A further thing that has bothered about Walter Lord's and others' accounts of the sinking is that there doesn't seem to be any reference made to any attempt to plug the leak in compartment No. 5. Since it was this that was supposedly decisive in sinking the ship, and since the tear apparently stretched only a few feet into this compartment, you would have thought that something could have been done to at least slow the inrush of seawater a bit. One gets the impression that people were so dismayed by the extent of the damage in the first four compartments that the situation was immediately given up as hopeless.

John said...

Have you read the book I originally suggested weeks ago? You were mentioning things from it but then these might be common in most books but either way that's a few less things for me to mention in my answers of the first thread.

Froog said...

No, I haven't read any books, but I have read quite a bit online - mostly from Sam Halpern's Titanicology website.

Froog said...

Another thing, two things that bother me about the 'safer to ram the iceberg head-on' hypothesis:

a) It would be very difficult to achieve. Aiming for a direct hit in the middle of the iceberg - unless by chance that was the ship's course anyway - would be even harder than steering to avoid it.
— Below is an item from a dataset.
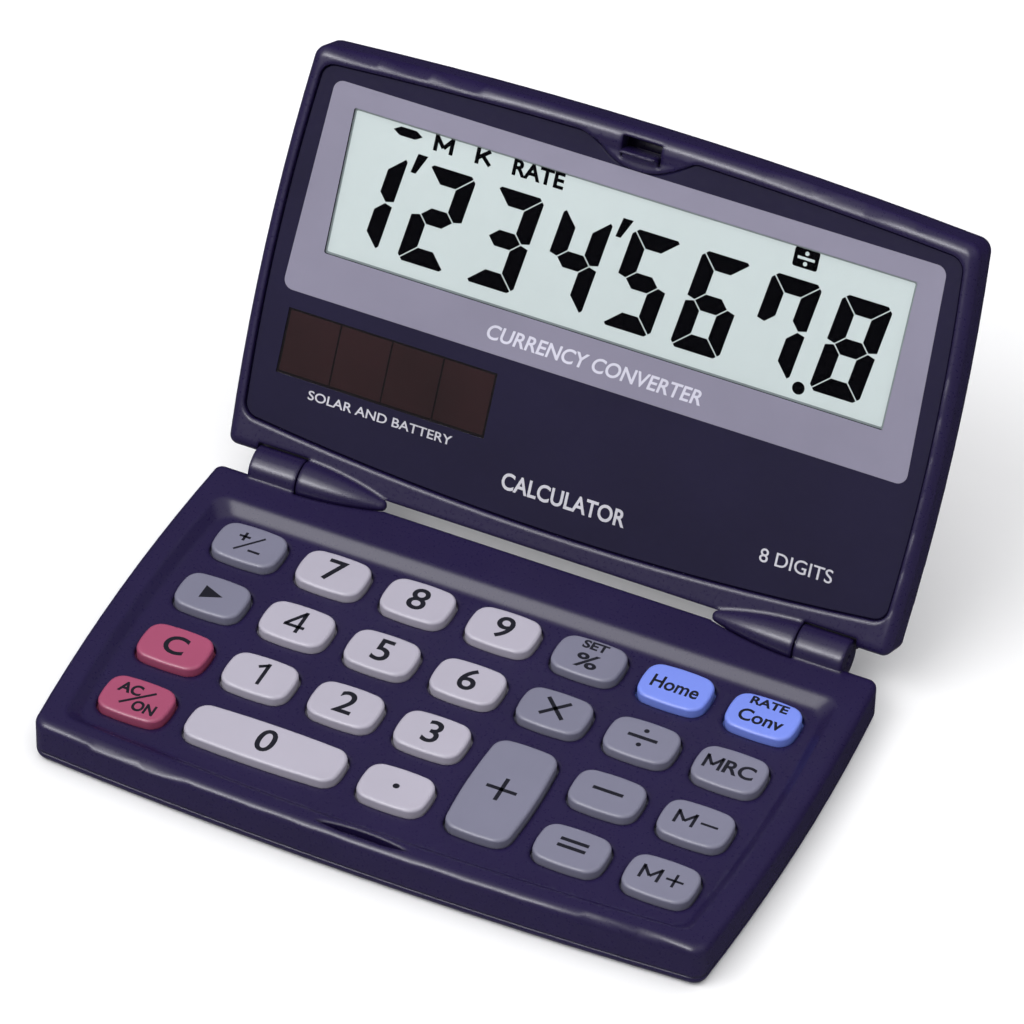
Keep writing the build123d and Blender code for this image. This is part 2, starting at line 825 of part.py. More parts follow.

b) I don't think you could guarantee that the iceberg would remain in front of the ship. If the impact took place much to one side or other of its centre of gravity, particularly with a relatively small berg such as this, it might easily be deflected to the side - and bump along the side of the Titanic, causing much the same sort of damage as the actual collision. Moreover, if, as that BBC4 programme suggested, the berg was unstable in the water, such a heavy impact might well have unbalanced it and caused it to suddenly change its attitude in the water - which would again increase the possibility that it would roll to one side or the other of the ship's sharp prow and scrape along the hull.